Its a way of allowing you to change one dosage, while keeping the other at 2u. So, it seems like you want more insulin at night. As an example, you could keep your AM dose at 2 units and change your PM dose to 3 units.

Note that there may be some overlap first thing in the morning. So, you might want to ask the Doc or another Tresbia user.

" During a period of 24 hours with once-daily treatment, the glucose-lowering effect of Tresiba, in contrast to insulin glargine, was evenly distributed between the first and second 12 hours (AUCGIR,0-12h,SS/AUCGIR,total,SS = 0.5). The duration of action of Tresiba is beyond 42 hours within the therapeutic dose range."


#56

Lol can you explain that last bit in layman’s terms? I’m a simple man.


#57

The last bit is just copied off the internet.

I dont understand it, either. Thats why someone else should explain…someone who takes Tresbia. I think it means that it lasts, in your system, for over 42 hours. And each shot does something like this…

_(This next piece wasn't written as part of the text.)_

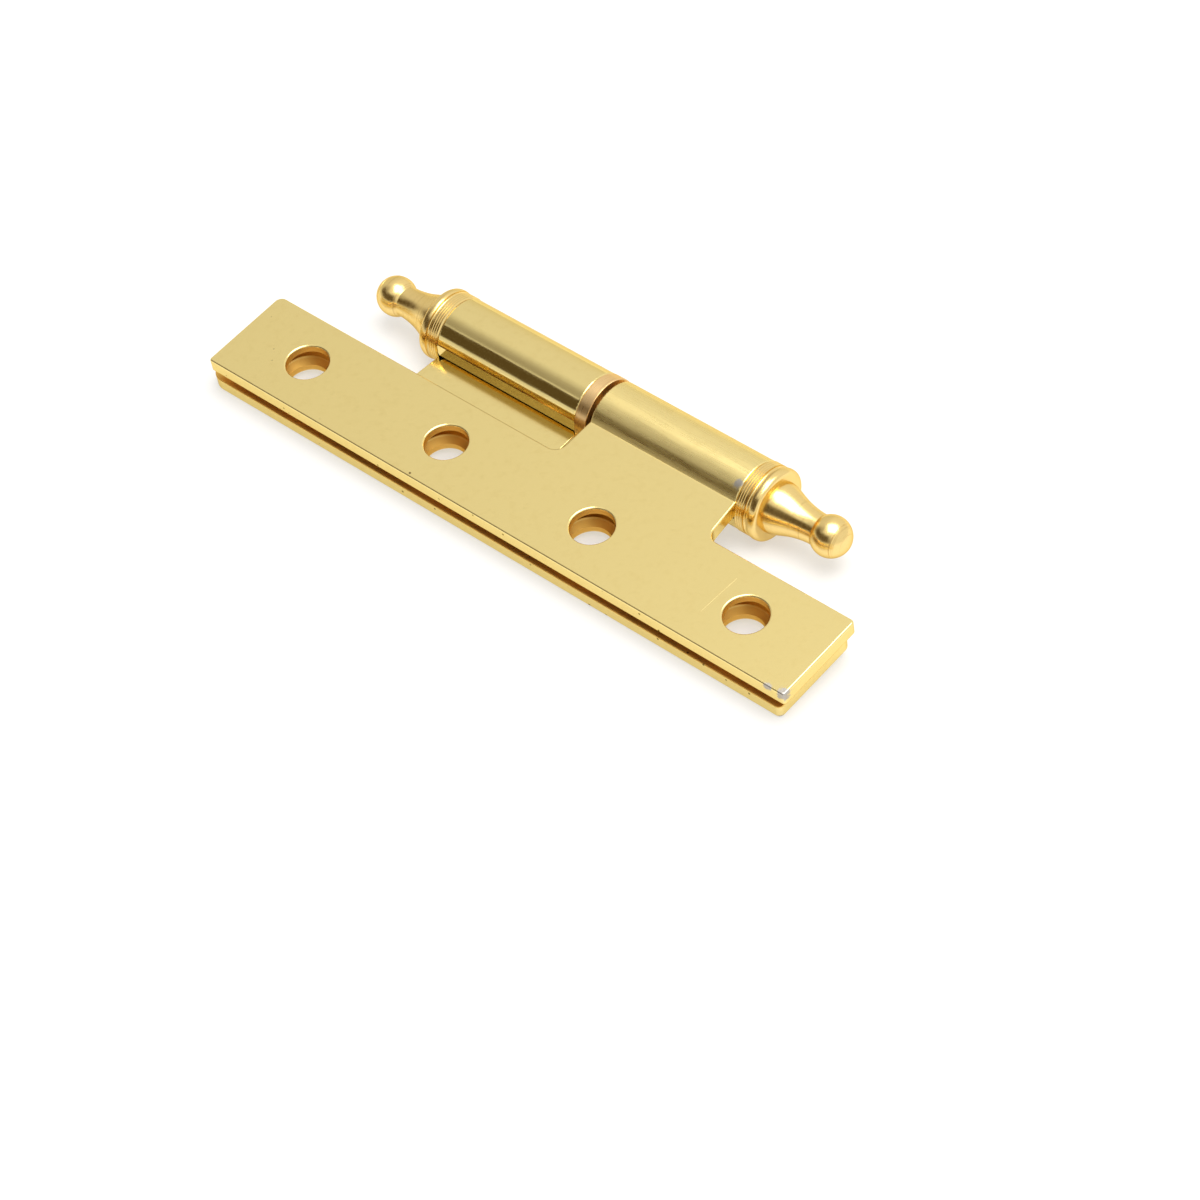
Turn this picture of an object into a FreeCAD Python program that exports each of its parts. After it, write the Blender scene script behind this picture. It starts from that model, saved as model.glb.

So, the first 12 hours are simple to calculate. But, I have no idea what happens after that.


#58

My morning and overnight basal is obviously too low right now. I scaled back to try and deal with the unpredictable nature of my afternoons. You can see my basal lines are flat which is good, but that drop was from nothing. No food and no corrective insulin, ect. Just… happens. Pretty consistently too.


#59

What time of day do you take your insulin? Do you think those lows result from the tail end of the tresbia curve? Because you have multiple shots active in your system at that time? Kinda like this? Tresbia is weird. See how on the 2nd day, there might be 2 shots active at the same time?


#60

I take my insulin in the morning. I used to take it in the evenings but was having the same thing happen.